A banda sonora é atmosférica e ajuda a estabelecer o tom sombrio e misterioso do jogo. No entanto, após várias horas de jogo, torna-se repetitiva, o que pode quebrar um pouco a imersão. É um problema menor, mas notório, especialmente em sessões mais longas. Ainda assim, há momentos musicais que encaixam perfeitamente em certas cenas dramáticas, amplificando o impacto emocional de certas decisões. Os efeitos sonoros são discretos, quase invisíveis, o que mantém o foco na leitura e nas escolhas. Este minimalismo sonoro é uma escolha deliberada que funciona para alguns jogadores, mas poderá deixar outros a desejar uma experiência mais envolvente em termos auditivos.

Conclusão

Sultan’s Game é uma joia rara dentro do género dos jogos narrativos e de gestão de recursos. Não é um jogo fácil, nem acessível a todos.

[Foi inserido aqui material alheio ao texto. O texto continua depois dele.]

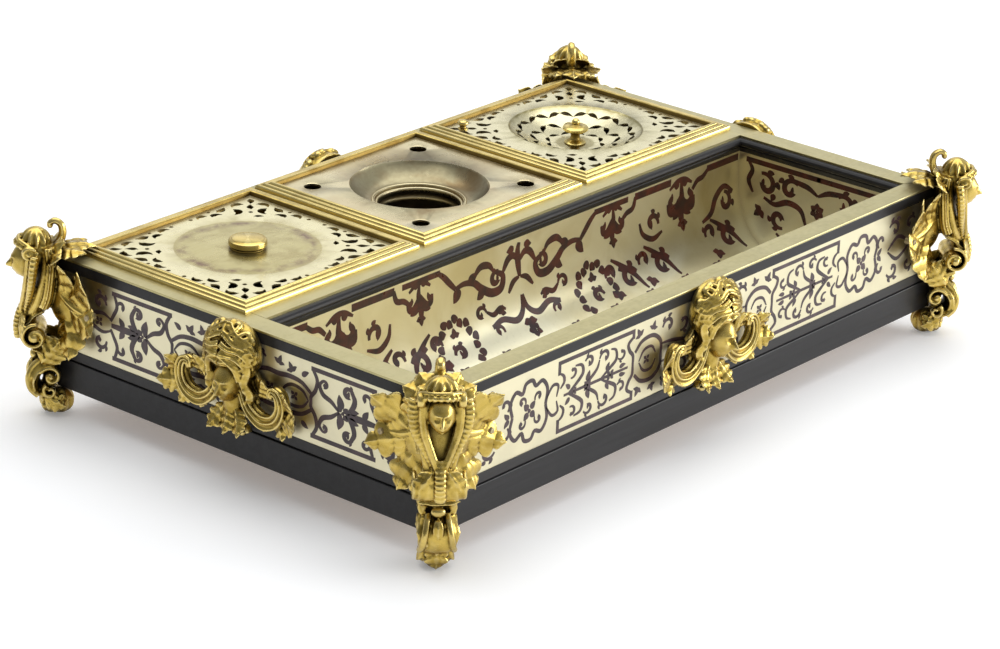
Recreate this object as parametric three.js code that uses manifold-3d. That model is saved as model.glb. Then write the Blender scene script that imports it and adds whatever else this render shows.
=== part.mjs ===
// A desk inkstand in the style of about 1700: a low oak case veneered in ebony and brass marquetry,
// standing on four gilt corner mounts. The front half is a coved pen tray. The back half holds three
// square wells, each with a lift-out unit: an ink pot with a flat cover, a quill stand with an open
// bowl, and a pounce box with a pierced dish. All sizes are in millimetres, +X runs along the front
// from left to right, +Y towards the back and +Z up. The origin is on the ground under the centre.

import * as THREE from "three";
import { mergeVertices } from "three/addons/utils/BufferGeometryUtils.js";
import Module from "manifold-3d";

const wasm = await Module();
wasm.setup();

// ---------------------------------------------------------------- driving sizes

// The case, over its ebony faces.
const CASE_LENGTH = 370;
const CASE_DEPTH = 232;
const FOOT_CLEARANCE = 13.4; // from the ground to the underside of the case
const PLINTH_HEIGHT = 14.6;
const FILLET_HEIGHT = 5.4;
const PANEL_HEIGHT = 38.2;
const BAND_HEIGHT = 5.2;
const RIM_THICKNESS = 1.2;

// How far each layer of a side stands behind (+) or in front of (-) the ebony face.
const RIM_PROUD = 0.4;
const PLINTH_PROUD = 0.5;
const PANEL_SUNK = 0.3;
const SHADOW_LINE = 0.8; // height and depth of the groove over the plinth
const VENEER_BACK = 2.5; // depth of the back of every veneer, where the oak begins
const WALL_BACK = 10; // depth of the inner face of the oak walls
const RIM_WIDTH = 11.5; // depth of the inner edge of the brass rim
const BASE_THICKNESS = 4.5;

// The pen tray.
const TRAY_DEPTH = 100; // front to back, inside the brass rim
const TRAY_FLOOR = 20; // height of the tray floor above the ground
const TRAY_SKIN = 1.5;
const COVE_REACH = 30; // how far the curved part of the tray reaches out over its floor
const COVE_RISE = 0.5; // how far up the wall the cove keeps its curve, as a share of the height
const BEAD_DROP = 7; // height of the ebony bead below the rim

// The three units.
const RAIL_WIDTH = 9; // brass left showing between the tray and the units
const SIDE_MARGIN = 8; // brass left showing outside the units, left and right
const BACK_MARGIN = 3;
const UNIT_GAP = 3.6; // brass left showing between two units
const SKIRT_CLEARANCE = 1; // from the edge of a well to the skirt that drops into it
const SKIRT_WALL = 2;
const FRAME_WIDTH = 7.2; // width of the reeded frame
const FRAME_HEIGHT = 3.5;
const LEDGE_HEIGHT = 0.5;
const SKIRT_DEPTH = 9;
const PLATE_CLEARANCE = 0.3;
const PLATE_THICKNESS = 0.8;
const BOWL_BORDER = 12.8; // from the bowl's rim to the near edge of its plate
const BOWL_DEPTH = 8;
const SHEET = 1.2; // thickness of the bowl's and the dish's metal
const NECK_RADIUS = 20;
const NECK_LENGTH = 7;
const QUILL_HOLE_RADIUS = 4.2;
const QUILL_HOLE_INSET = 12;
const POT_WALL = 1.8;
const POT_BORDER = 2.5; // from the inside of the skirt to the inside of the pot
const POT_CLEARANCE = 5; // from the bottom of a pot to the base board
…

Requer paciência, atenção aos detalhes e uma mente estratégica para sobreviver ao jogo cruel do sultão. As falhas na acessibilidade e na clareza de algumas mecânicas podem afastar jogadores menos persistentes, mas quem ultrapassar a barreira inicial encontrará uma experiência rica, profunda e altamente recompensadora. A moralidade é posta à prova a cada turno, e a linha entre sobrevivência e desumanização é constantemente esbatida. A história, as escolhas e as consequências tornam cada partida única, e a vontade de explorar novos caminhos e finais mantém o jogador agarrado. Mesmo com alguns defeitos técnicos e falta de polimento em certos aspetos, Sultan’s Game destaca-se como uma experiência narrativa marcante e corajosa, capaz de rivalizar com os melhores títulos do género. É, sem dúvida, um jogo que merece ser descoberto e vivido até às últimas consequências.